>> start
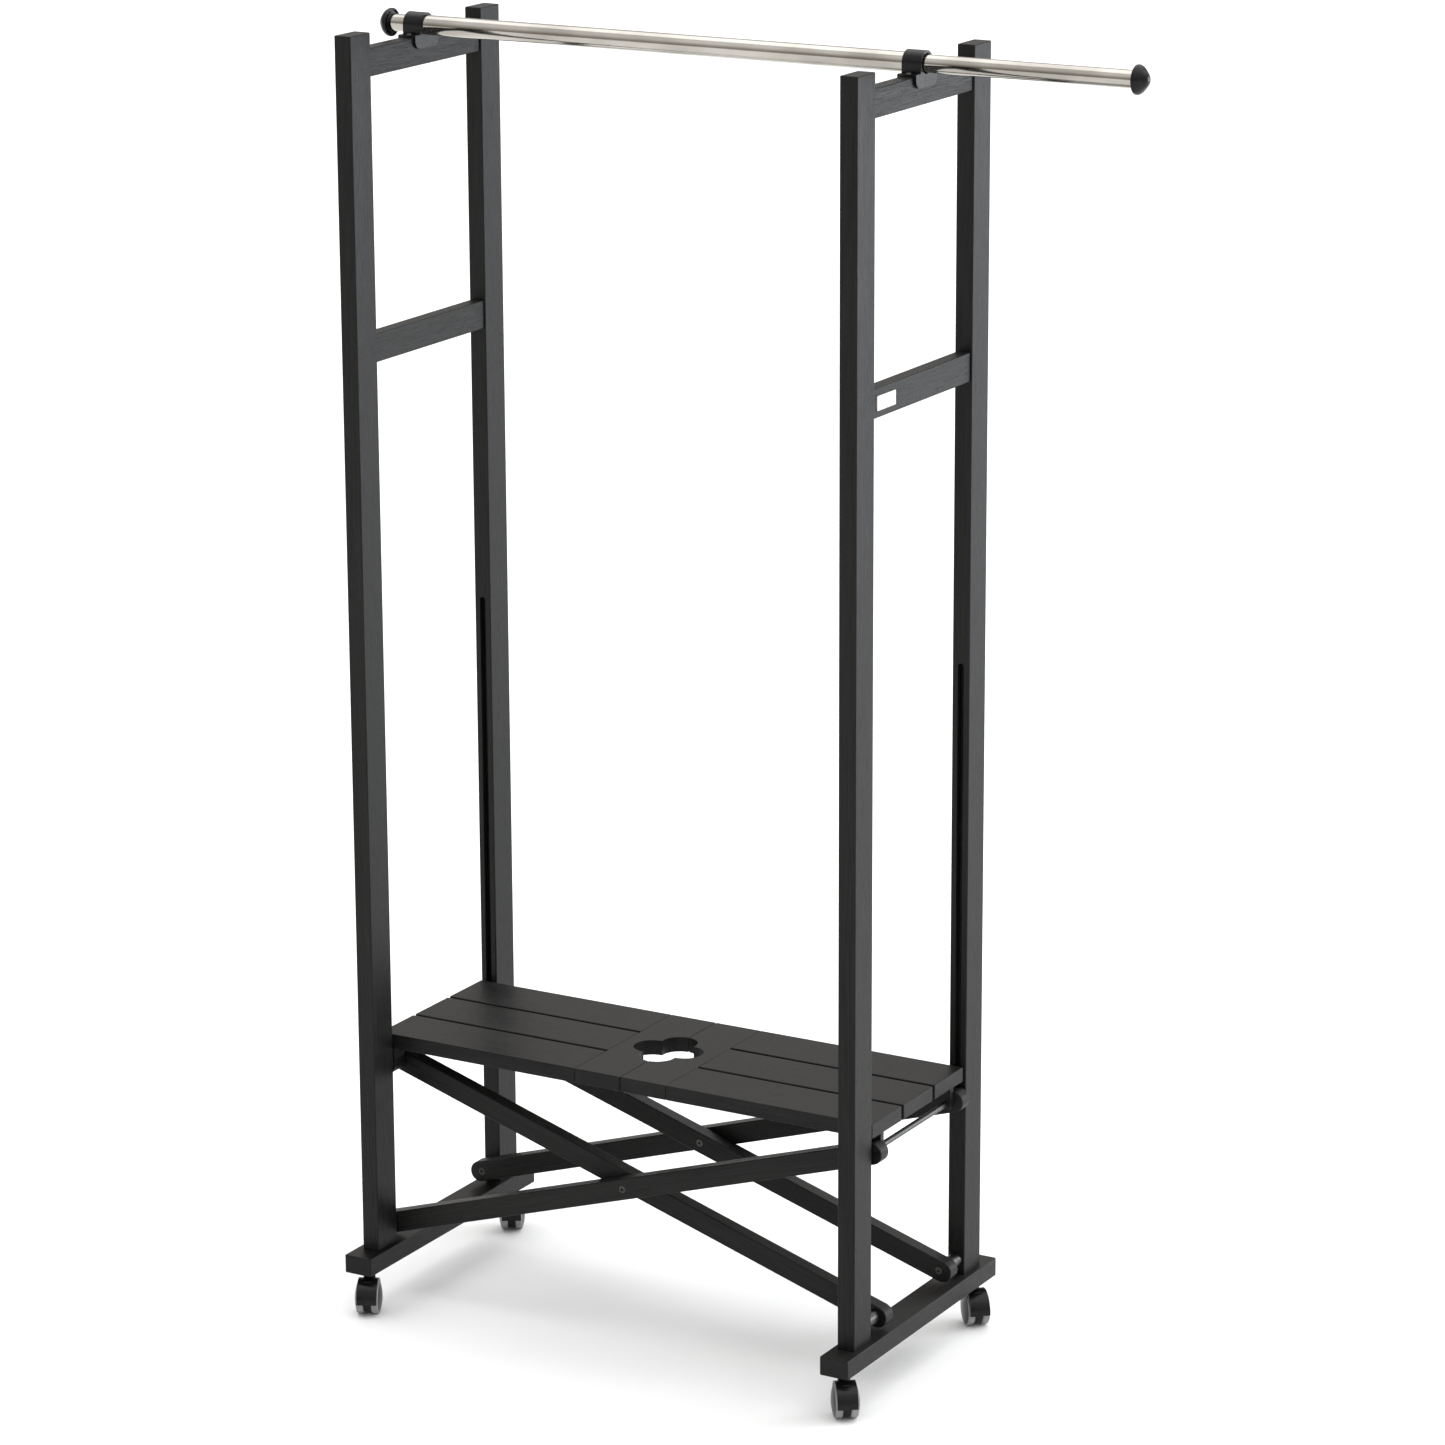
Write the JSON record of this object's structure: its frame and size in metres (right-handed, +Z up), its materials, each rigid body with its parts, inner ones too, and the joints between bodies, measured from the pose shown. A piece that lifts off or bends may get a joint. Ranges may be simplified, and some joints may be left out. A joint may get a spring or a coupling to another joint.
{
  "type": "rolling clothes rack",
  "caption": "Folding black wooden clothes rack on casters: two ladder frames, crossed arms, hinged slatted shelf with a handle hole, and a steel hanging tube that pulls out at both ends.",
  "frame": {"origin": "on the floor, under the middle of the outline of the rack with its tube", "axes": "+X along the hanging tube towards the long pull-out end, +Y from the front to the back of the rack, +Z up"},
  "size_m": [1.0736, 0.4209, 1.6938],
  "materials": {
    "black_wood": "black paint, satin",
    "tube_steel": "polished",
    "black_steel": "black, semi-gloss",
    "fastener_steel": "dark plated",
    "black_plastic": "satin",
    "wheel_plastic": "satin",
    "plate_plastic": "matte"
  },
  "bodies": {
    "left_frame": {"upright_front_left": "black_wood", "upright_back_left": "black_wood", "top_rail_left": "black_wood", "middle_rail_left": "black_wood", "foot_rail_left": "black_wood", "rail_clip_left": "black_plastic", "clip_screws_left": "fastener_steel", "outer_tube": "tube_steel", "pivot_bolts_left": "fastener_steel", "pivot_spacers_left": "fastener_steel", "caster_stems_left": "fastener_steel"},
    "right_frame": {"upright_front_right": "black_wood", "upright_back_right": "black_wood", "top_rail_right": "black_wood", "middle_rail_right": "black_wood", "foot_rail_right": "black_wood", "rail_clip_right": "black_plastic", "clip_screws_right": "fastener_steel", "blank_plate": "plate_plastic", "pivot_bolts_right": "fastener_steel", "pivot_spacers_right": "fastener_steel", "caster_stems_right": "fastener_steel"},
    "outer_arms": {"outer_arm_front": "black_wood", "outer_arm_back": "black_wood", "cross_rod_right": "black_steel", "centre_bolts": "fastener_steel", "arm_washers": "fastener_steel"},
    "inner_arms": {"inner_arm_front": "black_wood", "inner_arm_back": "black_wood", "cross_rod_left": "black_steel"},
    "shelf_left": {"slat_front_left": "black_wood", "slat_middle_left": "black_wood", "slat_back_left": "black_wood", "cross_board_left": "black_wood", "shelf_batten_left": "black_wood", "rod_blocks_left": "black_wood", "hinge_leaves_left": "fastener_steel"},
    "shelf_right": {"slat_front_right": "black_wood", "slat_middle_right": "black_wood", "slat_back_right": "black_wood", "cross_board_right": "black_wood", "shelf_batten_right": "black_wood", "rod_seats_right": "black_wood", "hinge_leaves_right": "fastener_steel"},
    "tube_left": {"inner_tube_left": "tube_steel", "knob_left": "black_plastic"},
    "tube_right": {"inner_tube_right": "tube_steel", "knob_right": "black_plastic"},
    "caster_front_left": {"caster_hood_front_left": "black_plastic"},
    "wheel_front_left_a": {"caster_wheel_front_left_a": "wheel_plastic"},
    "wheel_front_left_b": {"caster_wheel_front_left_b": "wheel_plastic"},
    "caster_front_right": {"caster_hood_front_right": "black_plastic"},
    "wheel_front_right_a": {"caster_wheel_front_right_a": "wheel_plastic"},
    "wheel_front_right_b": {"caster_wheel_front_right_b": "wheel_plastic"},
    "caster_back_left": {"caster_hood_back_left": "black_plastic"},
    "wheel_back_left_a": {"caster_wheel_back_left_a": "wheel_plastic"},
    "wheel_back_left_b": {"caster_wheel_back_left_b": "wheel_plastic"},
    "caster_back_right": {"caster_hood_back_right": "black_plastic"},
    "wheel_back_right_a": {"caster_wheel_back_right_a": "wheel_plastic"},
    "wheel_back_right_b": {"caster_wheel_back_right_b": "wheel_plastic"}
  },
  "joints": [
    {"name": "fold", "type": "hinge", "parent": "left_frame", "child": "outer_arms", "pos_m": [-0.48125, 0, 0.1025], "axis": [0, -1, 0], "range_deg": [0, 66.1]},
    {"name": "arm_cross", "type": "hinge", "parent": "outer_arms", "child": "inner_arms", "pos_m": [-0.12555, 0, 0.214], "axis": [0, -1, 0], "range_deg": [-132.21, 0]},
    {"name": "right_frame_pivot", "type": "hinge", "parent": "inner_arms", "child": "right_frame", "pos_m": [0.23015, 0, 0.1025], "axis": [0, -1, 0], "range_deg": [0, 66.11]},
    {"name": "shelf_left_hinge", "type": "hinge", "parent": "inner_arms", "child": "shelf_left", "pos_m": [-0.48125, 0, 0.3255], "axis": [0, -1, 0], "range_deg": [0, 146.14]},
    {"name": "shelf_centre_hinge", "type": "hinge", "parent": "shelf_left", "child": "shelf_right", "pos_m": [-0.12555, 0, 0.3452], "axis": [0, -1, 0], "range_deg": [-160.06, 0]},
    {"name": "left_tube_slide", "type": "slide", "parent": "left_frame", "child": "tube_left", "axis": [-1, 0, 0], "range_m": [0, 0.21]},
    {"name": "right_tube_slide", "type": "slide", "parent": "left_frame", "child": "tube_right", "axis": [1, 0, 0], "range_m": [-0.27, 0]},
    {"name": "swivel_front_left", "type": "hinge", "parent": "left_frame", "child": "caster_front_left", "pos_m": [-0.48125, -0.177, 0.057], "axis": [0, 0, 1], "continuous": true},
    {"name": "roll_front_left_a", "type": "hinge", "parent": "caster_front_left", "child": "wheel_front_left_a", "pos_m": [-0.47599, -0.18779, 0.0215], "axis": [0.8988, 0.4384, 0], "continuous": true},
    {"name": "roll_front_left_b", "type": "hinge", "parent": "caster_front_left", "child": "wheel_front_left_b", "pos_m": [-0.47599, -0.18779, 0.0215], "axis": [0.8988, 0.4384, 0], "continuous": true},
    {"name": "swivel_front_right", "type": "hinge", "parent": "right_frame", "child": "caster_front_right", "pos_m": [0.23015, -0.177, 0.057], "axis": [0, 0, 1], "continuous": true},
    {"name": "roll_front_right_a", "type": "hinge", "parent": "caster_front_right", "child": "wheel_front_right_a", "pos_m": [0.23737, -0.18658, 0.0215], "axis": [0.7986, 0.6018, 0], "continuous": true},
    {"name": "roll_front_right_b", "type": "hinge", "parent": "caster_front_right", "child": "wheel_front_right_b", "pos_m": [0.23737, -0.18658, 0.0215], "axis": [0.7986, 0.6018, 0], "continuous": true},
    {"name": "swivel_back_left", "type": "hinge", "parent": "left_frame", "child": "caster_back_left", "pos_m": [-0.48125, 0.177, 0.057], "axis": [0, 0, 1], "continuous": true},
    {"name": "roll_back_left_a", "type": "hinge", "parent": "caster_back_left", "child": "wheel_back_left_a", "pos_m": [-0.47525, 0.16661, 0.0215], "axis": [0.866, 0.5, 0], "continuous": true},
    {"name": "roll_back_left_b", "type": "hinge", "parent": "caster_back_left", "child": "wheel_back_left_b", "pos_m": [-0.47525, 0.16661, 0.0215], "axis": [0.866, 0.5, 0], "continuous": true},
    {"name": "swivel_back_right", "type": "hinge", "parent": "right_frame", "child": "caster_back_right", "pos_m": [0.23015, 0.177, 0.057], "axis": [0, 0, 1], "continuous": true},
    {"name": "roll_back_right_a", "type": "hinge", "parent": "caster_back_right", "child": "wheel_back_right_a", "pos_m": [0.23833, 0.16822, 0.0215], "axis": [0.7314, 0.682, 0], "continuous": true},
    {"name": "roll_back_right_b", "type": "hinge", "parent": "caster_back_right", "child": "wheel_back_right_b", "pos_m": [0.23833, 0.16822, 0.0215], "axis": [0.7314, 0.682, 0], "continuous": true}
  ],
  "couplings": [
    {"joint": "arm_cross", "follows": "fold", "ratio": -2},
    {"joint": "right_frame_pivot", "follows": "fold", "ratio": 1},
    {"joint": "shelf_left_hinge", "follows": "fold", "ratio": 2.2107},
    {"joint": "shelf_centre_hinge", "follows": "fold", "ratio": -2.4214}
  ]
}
>> end
Filter the data for the string "materials" and copy every line that has it.

Response to this task:
Write the JSON record of this object's structure: its frame and size in metres (right-handed, +Z up), its materials, each rigid body with its parts, inner ones too, and the joints between bodies, measured from the pose shown. A piece that lifts off or bends may get a joint. Ranges may be simplified, and some joints may be left out. A joint may get a spring or a coupling to another joint.
  "materials": {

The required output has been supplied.